>> Start

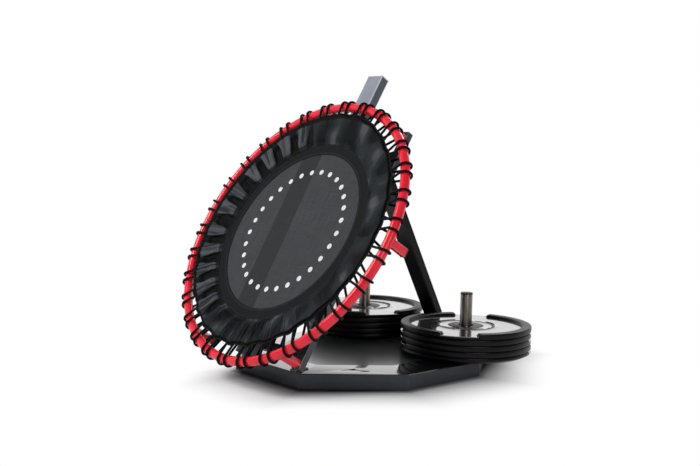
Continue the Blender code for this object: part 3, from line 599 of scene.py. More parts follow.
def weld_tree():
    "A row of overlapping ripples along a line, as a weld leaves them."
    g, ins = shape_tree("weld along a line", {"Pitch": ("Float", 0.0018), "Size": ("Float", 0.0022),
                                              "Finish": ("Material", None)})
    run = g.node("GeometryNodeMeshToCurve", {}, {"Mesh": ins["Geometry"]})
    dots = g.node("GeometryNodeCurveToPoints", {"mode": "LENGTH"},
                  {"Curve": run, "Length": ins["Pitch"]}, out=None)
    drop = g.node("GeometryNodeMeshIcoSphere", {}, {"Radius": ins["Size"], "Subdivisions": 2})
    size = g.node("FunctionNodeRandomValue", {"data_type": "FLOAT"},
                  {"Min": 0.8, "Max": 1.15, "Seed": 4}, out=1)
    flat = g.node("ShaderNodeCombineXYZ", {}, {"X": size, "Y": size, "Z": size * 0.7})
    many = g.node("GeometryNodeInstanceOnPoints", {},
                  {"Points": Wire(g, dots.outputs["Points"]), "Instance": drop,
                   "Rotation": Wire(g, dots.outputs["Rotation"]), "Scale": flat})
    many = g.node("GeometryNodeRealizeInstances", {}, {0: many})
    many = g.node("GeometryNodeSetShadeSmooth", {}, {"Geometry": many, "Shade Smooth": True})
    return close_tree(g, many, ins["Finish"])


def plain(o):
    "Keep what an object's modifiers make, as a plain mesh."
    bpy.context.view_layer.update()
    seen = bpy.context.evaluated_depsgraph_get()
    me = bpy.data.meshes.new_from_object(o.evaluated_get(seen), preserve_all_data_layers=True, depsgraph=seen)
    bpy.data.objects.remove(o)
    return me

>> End

Task objective:
Extract all of the data exactly as written.

Correct answer:
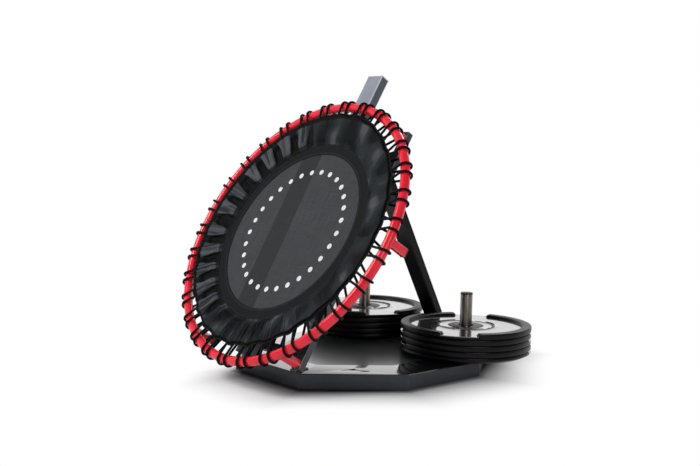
Continue the Blender code for this object: part 3, from line 599 of scene.py. More parts follow.
def weld_tree():
    "A row of overlapping ripples along a line, as a weld leaves them."
    g, ins = shape_tree("weld along a line", {"Pitch": ("Float", 0.0018), "Size": ("Float", 0.0022),
                                              "Finish": ("Material", None)})
    run = g.node("GeometryNodeMeshToCurve", {}, {"Mesh": ins["Geometry"]})
    dots = g.node("GeometryNodeCurveToPoints", {"mode": "LENGTH"},
                  {"Curve": run, "Length": ins["Pitch"]}, out=None)
    drop = g.node("GeometryNodeMeshIcoSphere", {}, {"Radius": ins["Size"], "Subdivisions": 2})
    size = g.node("FunctionNodeRandomValue", {"data_type": "FLOAT"},
                  {"Min": 0.8, "Max": 1.15, "Seed": 4}, out=1)
    flat = g.node("ShaderNodeCombineXYZ", {}, {"X": size, "Y": size, "Z": size * 0.7})
    many = g.node("GeometryNodeInstanceOnPoints", {},
                  {"Points": Wire(g, dots.outputs["Points"]), "Instance": drop,
                   "Rotation": Wire(g, dots.outputs["Rotation"]), "Scale": flat})
    many = g.node("GeometryNodeRealizeInstances", {}, {0: many})
    many = g.node("GeometryNodeSetShadeSmooth", {}, {"Geometry": many, "Shade Smooth": True})
    return close_tree(g, many, ins["Finish"])


def plain(o):
    "Keep what an object's modifiers make, as a plain mesh."
    bpy.context.view_layer.update()
    seen = bpy.context.evaluated_depsgraph_get()
    me = bpy.data.meshes.new_from_object(o.evaluated_get(seen), preserve_all_data_layers=True, depsgraph=seen)
    bpy.data.objects.remove(o)
    return me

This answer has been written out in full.